__YOUR OBJECTIVE__: Give the data again, word for word.

---- MATERIAL

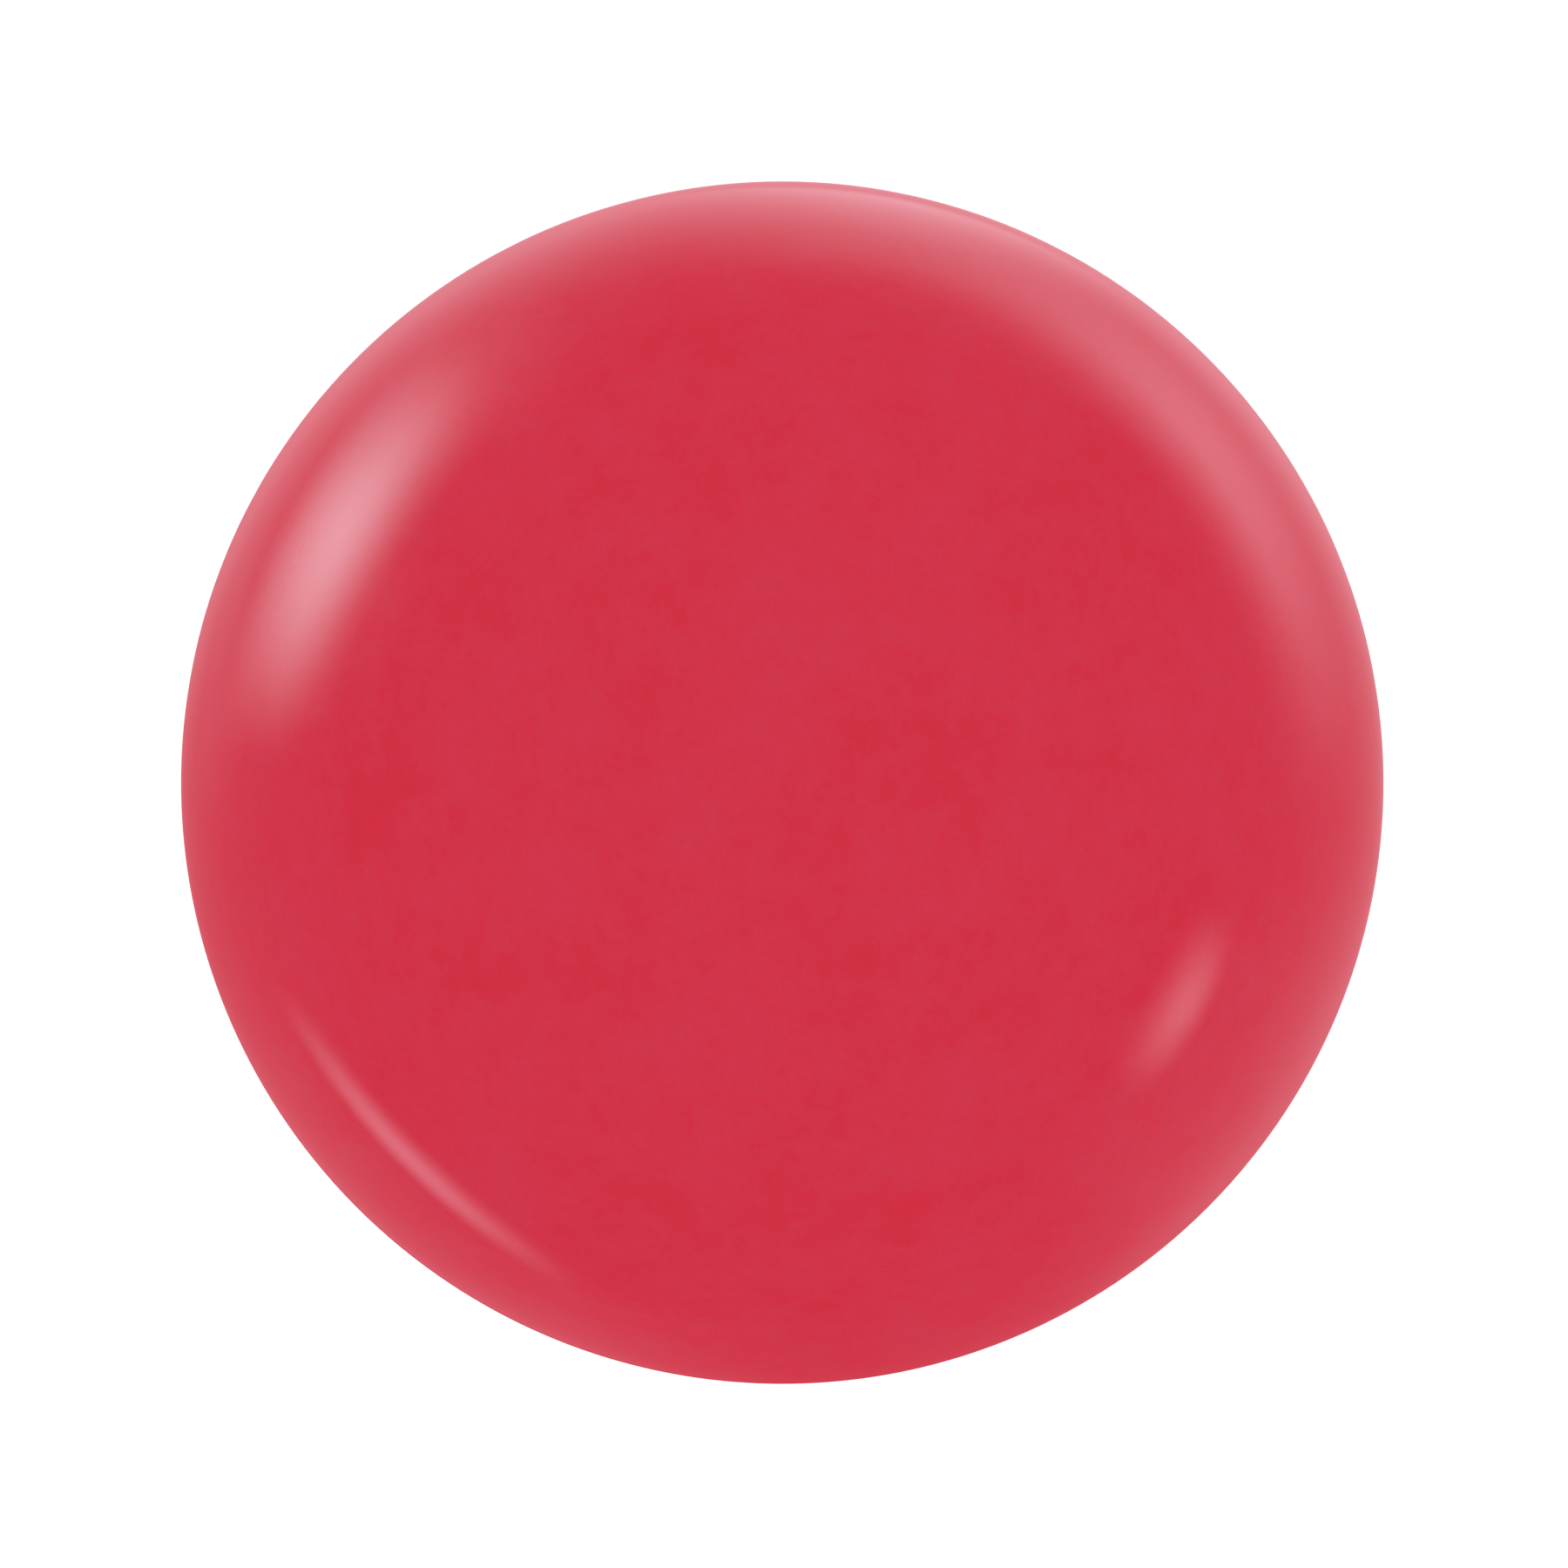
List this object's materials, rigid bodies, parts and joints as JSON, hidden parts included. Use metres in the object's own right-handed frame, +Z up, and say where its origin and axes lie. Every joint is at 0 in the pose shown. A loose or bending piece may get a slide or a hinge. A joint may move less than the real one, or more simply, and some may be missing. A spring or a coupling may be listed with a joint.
{
  "type": "croquet ball",
  "caption": "Full-size croquet ball: two moulded plastic cups lap-jointed and cemented over a cork-and-rubber core, ground flush and polished.",
  "frame": {"origin": "the ball's centre", "axes": "+Z up; +Y along the common axis of the two cups, from the front cup to the rear cup, so that their joint lies in the XZ plane"},
  "size_m": [0.092, 0.092, 0.092],
  "materials": {
    "shell_plastic": "polished",
    "core_composition": "matte",
    "core_adhesive": "satin",
    "seam_cement": "satin"
  },
  "bodies": {
    "root": {"core": "core_composition", "front_core_bond": "core_adhesive", "rear_core_bond": "core_adhesive", "front_shell": "shell_plastic", "rear_shell": "shell_plastic", "seam_cement": "seam_cement"}
  },
  "joints": []
}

--------

__THE OUTPUT__:
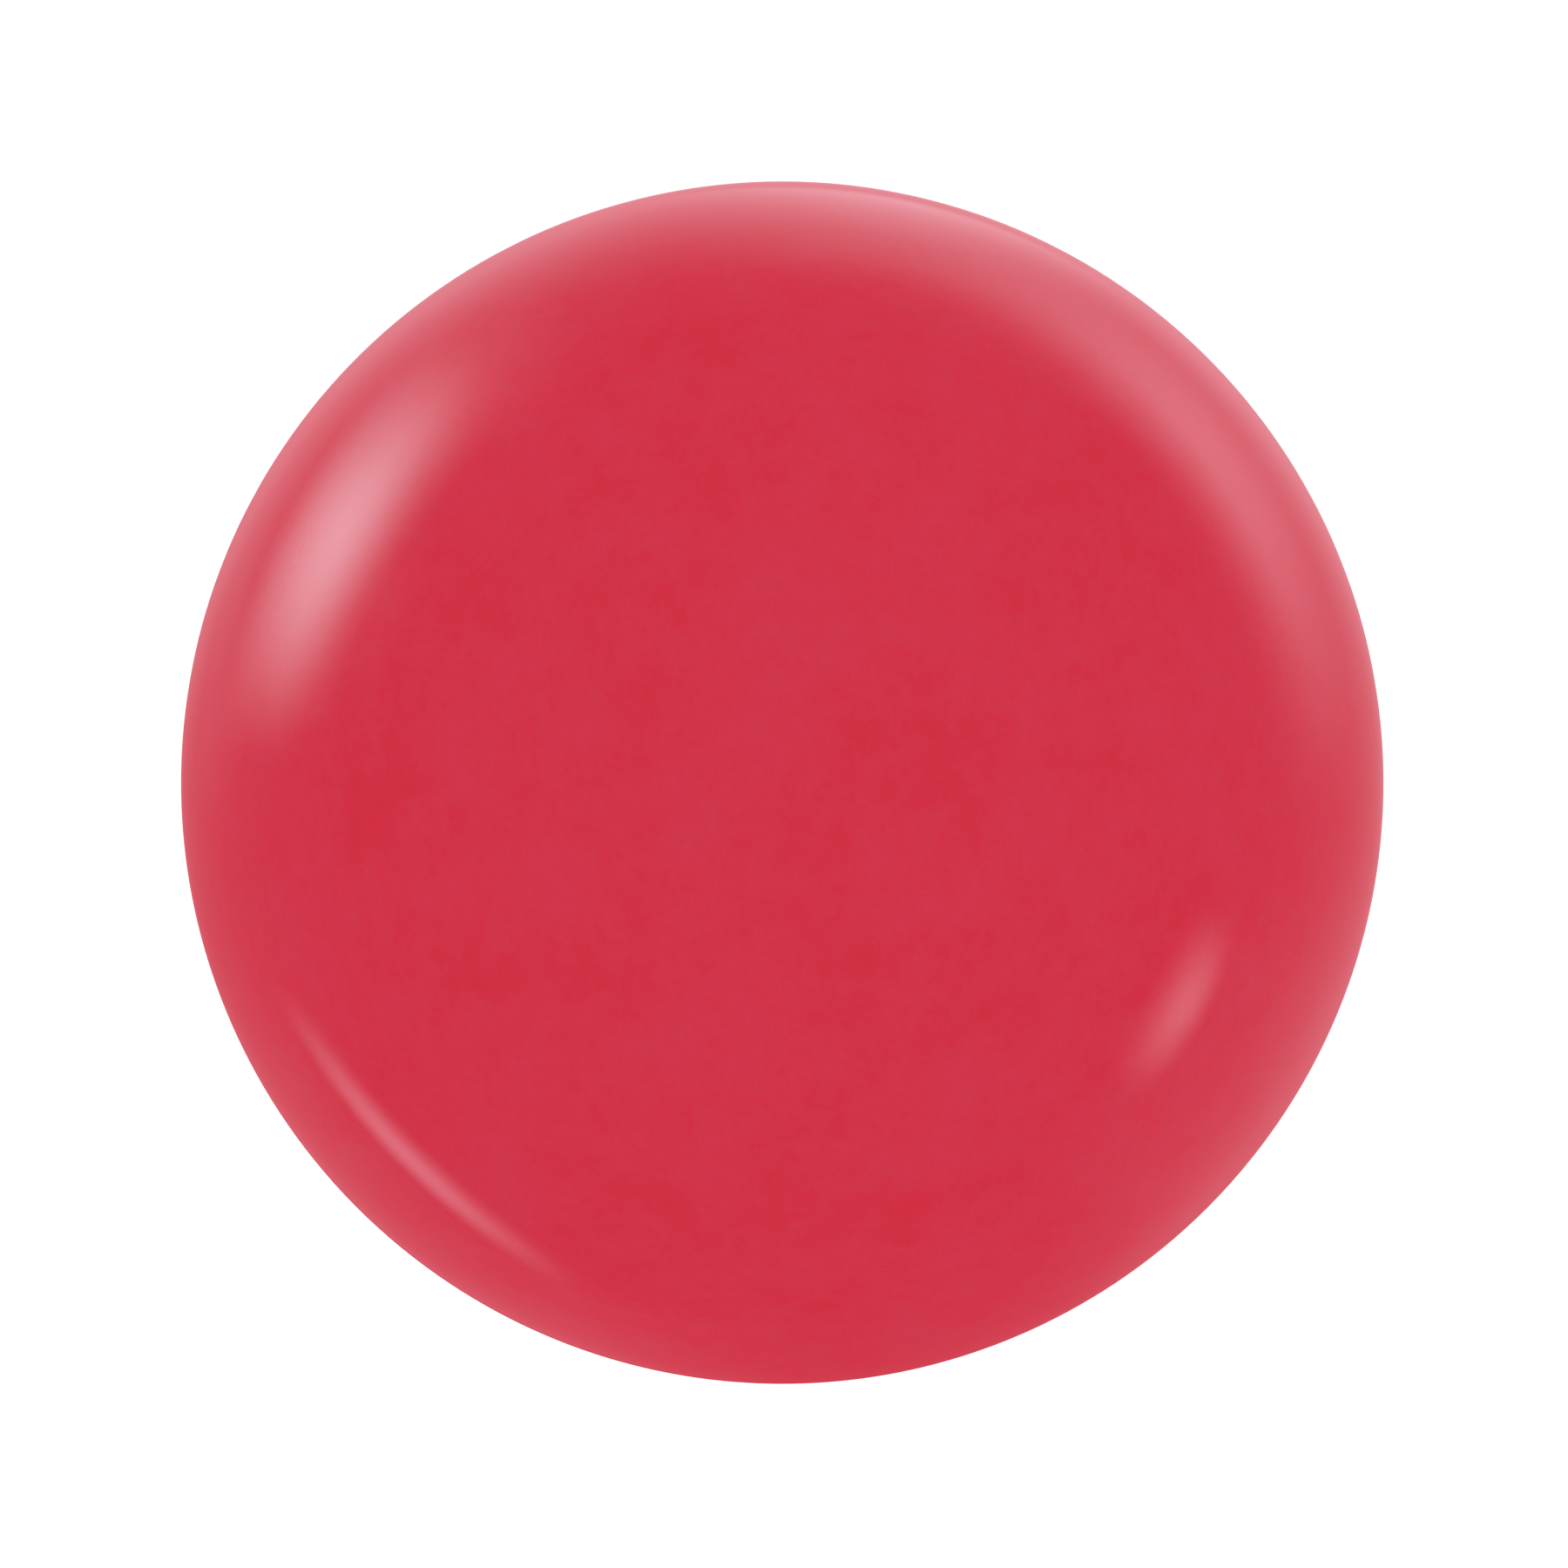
List this object's materials, rigid bodies, parts and joints as JSON, hidden parts included. Use metres in the object's own right-handed frame, +Z up, and say where its origin and axes lie. Every joint is at 0 in the pose shown. A loose or bending piece may get a slide or a hinge. A joint may move less than the real one, or more simply, and some may be missing. A spring or a coupling may be listed with a joint.
{
  "type": "croquet ball",
  "caption": "Full-size croquet ball: two moulded plastic cups lap-jointed and cemented over a cork-and-rubber core, ground flush and polished.",
  "frame": {"origin": "the ball's centre", "axes": "+Z up; +Y along the common axis of the two cups, from the front cup to the rear cup, so that their joint lies in the XZ plane"},
  "size_m": [0.092, 0.092, 0.092],
  "materials": {
    "shell_plastic": "polished",
    "core_composition": "matte",
    "core_adhesive": "satin",
    "seam_cement": "satin"
  },
  "bodies": {
    "root": {"core": "core_composition", "front_core_bond": "core_adhesive", "rear_core_bond": "core_adhesive", "front_shell": "shell_plastic", "rear_shell": "shell_plastic", "seam_cement": "seam_cement"}
  },
  "joints": []
}